● Parts and joints as JSON:

----------

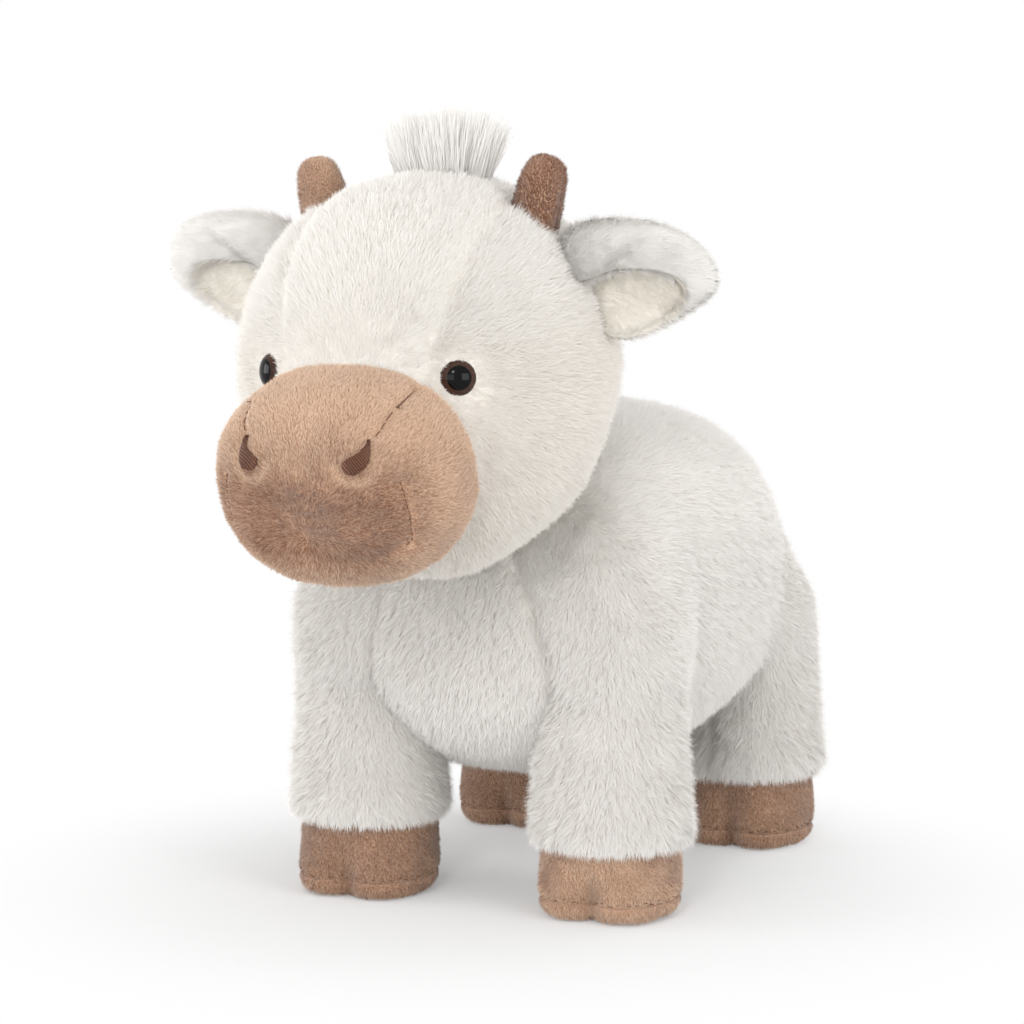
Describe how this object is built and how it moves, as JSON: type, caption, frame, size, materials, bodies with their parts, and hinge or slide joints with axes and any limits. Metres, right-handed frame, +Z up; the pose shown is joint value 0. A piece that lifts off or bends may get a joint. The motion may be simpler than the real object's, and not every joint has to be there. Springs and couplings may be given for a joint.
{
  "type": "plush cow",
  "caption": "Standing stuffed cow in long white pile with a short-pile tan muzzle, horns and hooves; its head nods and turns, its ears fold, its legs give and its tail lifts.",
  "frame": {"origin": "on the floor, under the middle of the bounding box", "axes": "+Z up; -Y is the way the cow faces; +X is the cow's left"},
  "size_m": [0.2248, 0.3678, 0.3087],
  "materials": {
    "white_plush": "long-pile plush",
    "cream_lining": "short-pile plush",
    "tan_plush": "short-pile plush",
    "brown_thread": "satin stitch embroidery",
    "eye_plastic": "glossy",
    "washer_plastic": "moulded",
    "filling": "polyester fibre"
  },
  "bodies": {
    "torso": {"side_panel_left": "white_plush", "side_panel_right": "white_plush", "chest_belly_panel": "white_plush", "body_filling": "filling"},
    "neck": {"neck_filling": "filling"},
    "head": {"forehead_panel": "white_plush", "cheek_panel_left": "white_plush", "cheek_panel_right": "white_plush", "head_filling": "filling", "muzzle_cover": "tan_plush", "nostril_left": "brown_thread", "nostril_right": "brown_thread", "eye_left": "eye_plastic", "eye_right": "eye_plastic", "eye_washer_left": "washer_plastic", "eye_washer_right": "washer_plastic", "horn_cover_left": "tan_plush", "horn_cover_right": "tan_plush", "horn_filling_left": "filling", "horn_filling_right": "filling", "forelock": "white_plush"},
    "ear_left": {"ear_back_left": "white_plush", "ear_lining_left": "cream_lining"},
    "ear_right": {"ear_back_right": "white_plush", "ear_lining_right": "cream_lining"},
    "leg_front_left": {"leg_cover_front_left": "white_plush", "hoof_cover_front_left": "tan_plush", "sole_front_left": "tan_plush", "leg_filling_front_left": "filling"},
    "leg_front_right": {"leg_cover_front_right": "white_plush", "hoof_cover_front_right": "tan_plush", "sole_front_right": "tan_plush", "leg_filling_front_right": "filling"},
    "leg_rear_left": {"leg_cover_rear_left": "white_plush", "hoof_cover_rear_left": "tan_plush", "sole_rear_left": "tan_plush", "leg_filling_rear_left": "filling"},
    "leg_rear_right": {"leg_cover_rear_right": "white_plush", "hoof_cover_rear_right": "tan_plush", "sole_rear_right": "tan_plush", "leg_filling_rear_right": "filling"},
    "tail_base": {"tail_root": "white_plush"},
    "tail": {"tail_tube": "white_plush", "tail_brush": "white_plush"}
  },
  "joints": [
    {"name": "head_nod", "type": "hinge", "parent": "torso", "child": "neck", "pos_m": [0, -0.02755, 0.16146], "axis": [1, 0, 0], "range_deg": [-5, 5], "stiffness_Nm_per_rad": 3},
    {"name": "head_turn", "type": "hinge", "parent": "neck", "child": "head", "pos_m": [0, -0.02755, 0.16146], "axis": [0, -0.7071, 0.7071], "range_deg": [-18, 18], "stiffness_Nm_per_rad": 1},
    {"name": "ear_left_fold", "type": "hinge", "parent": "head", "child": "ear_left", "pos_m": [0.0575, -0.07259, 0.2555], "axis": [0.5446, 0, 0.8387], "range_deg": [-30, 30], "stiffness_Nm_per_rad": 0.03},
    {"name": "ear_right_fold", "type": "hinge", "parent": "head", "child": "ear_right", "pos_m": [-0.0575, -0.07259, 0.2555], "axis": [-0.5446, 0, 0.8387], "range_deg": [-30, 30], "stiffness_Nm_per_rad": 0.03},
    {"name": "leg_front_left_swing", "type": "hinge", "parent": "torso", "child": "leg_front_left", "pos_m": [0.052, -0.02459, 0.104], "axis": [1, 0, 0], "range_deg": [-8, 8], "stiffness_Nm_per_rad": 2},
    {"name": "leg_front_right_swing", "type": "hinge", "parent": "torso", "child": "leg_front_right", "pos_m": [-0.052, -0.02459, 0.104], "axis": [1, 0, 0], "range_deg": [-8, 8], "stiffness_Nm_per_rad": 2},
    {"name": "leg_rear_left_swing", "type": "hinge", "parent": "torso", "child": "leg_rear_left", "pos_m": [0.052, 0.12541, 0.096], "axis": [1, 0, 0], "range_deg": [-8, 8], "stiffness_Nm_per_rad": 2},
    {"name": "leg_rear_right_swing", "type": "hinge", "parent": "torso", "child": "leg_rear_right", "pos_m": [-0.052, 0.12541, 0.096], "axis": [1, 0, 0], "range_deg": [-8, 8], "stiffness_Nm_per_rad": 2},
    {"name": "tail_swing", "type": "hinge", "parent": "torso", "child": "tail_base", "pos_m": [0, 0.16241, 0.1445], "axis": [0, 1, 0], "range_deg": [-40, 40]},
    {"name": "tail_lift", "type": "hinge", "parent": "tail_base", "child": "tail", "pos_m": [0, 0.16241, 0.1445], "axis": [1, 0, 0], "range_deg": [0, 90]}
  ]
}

----------

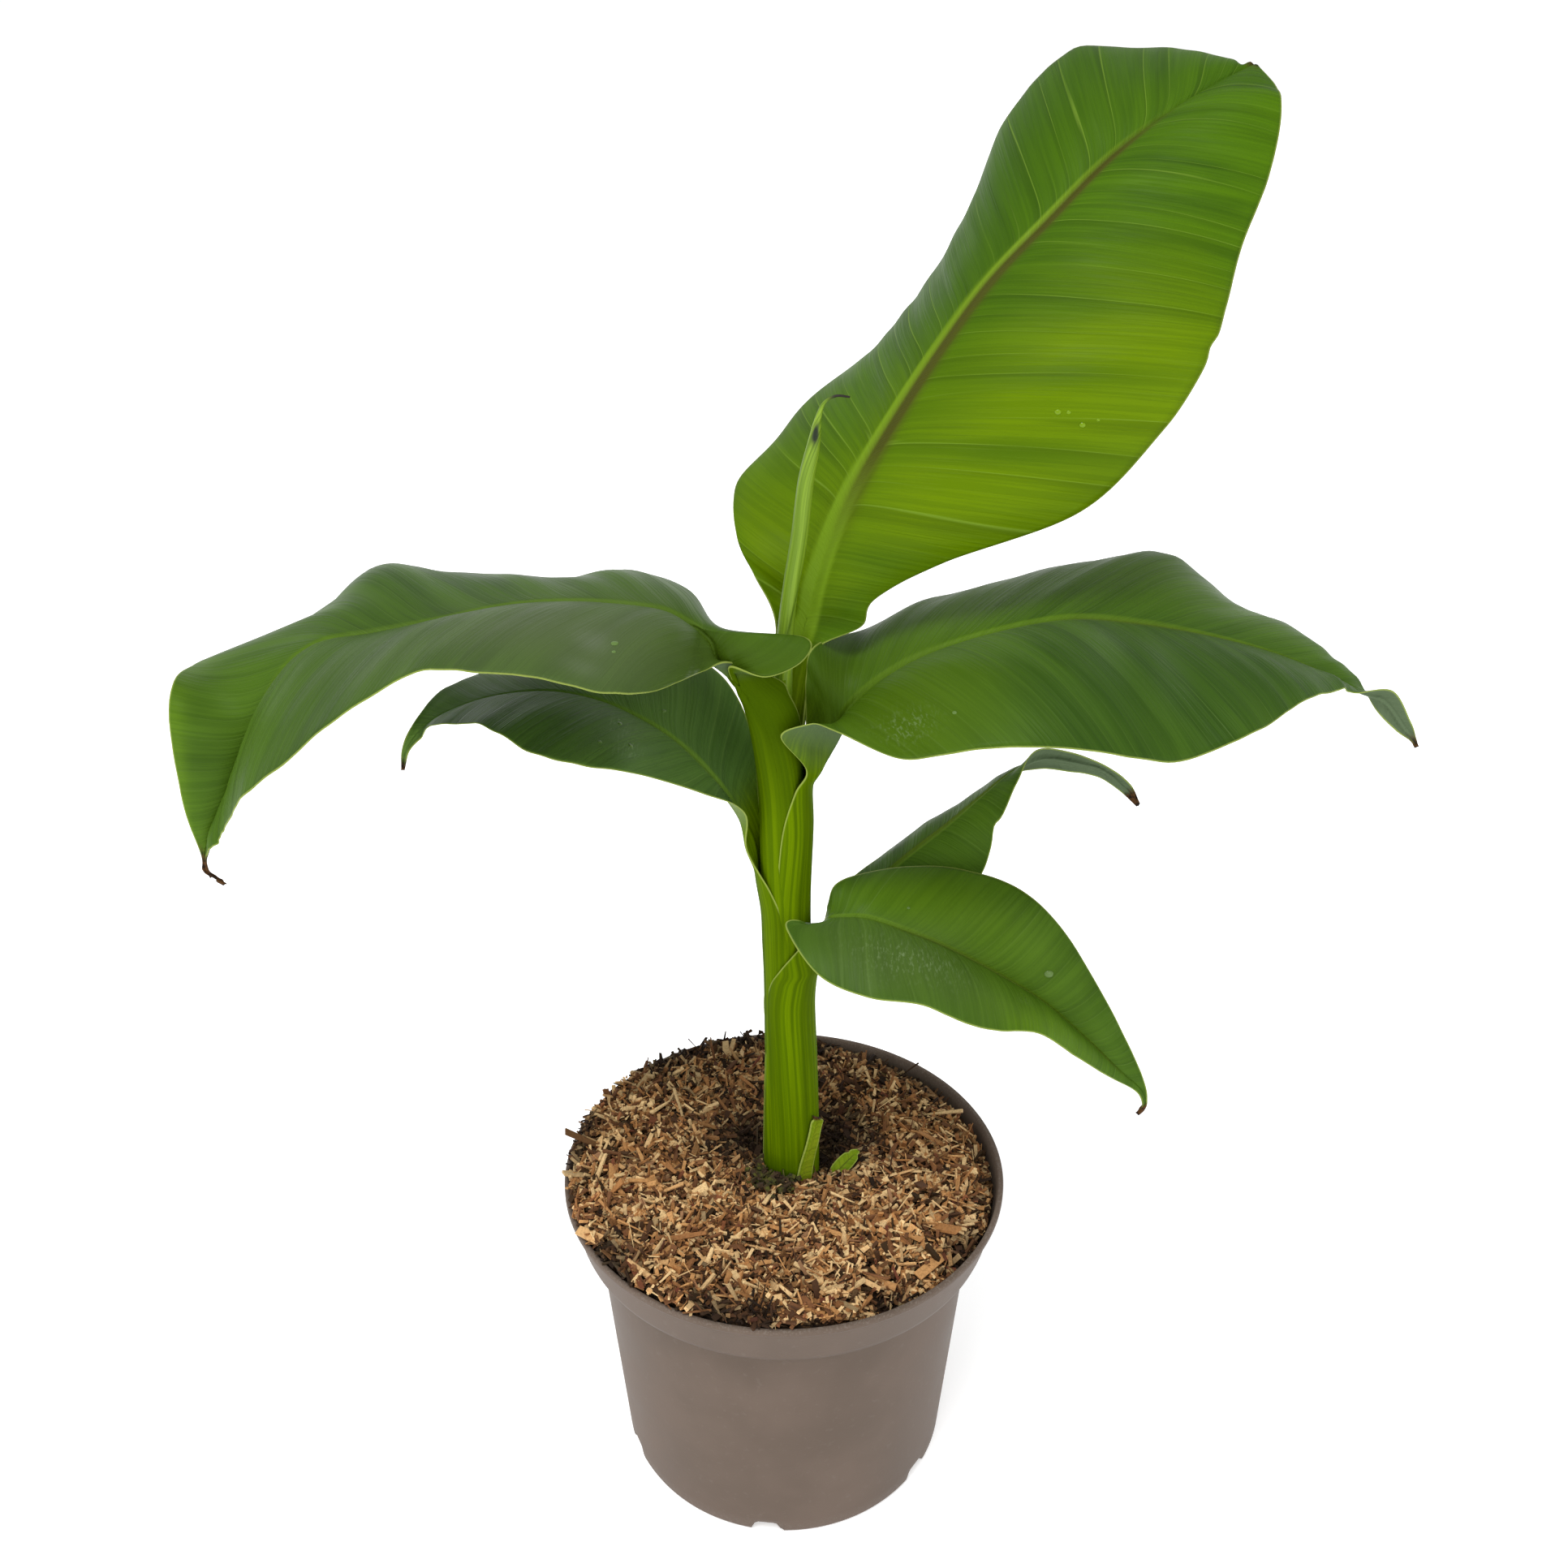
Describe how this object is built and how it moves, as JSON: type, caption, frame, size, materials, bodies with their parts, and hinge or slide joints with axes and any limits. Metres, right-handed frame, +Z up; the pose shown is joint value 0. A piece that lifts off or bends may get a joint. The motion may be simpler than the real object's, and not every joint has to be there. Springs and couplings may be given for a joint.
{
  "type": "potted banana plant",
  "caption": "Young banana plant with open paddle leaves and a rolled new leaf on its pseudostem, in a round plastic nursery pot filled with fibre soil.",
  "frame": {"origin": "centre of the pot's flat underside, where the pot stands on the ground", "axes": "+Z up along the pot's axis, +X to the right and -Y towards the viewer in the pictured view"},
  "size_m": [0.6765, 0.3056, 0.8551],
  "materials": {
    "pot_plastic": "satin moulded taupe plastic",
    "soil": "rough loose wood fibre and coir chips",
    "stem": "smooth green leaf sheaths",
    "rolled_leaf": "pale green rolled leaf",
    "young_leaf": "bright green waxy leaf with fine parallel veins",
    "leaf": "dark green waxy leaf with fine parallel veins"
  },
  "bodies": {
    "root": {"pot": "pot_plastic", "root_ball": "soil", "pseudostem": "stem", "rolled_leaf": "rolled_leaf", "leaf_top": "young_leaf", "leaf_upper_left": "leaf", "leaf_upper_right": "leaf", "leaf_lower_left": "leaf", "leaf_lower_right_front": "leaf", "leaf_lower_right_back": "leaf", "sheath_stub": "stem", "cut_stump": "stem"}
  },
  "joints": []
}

----------

● YOUR GOAL: Identify the lines that contain the string "frame", and copy every one of them.

● FINAL RESULT:
Describe how this object is built and how it moves, as JSON: type, caption, frame, size, materials, bodies with their parts, and hinge or slide joints with axes and any limits. Metres, right-handed frame, +Z up; the pose shown is joint value 0. A piece that lifts off or bends may get a joint. The motion may be simpler than the real object's, and not every joint has to be there. Springs and couplings may be given for a joint.
  "frame": {"origin": "on the floor, under the middle of the bounding box", "axes": "+Z up; -Y is the way the cow faces; +X is the cow's left"},
Describe how this object is built and how it moves, as JSON: type, caption, frame, size, materials, bodies with their parts, and hinge or slide joints with axes and any limits. Metres, right-handed frame, +Z up; the pose shown is joint value 0. A piece that lifts off or bends may get a joint. The motion may be simpler than the real object's, and not every joint has to be there. Springs and couplings may be given for a joint.
  "frame": {"origin": "centre of the pot's flat underside, where the pot stands on the ground", "axes": "+Z up along the pot's axis, +X to the right and -Y towards the viewer in the pictured view"},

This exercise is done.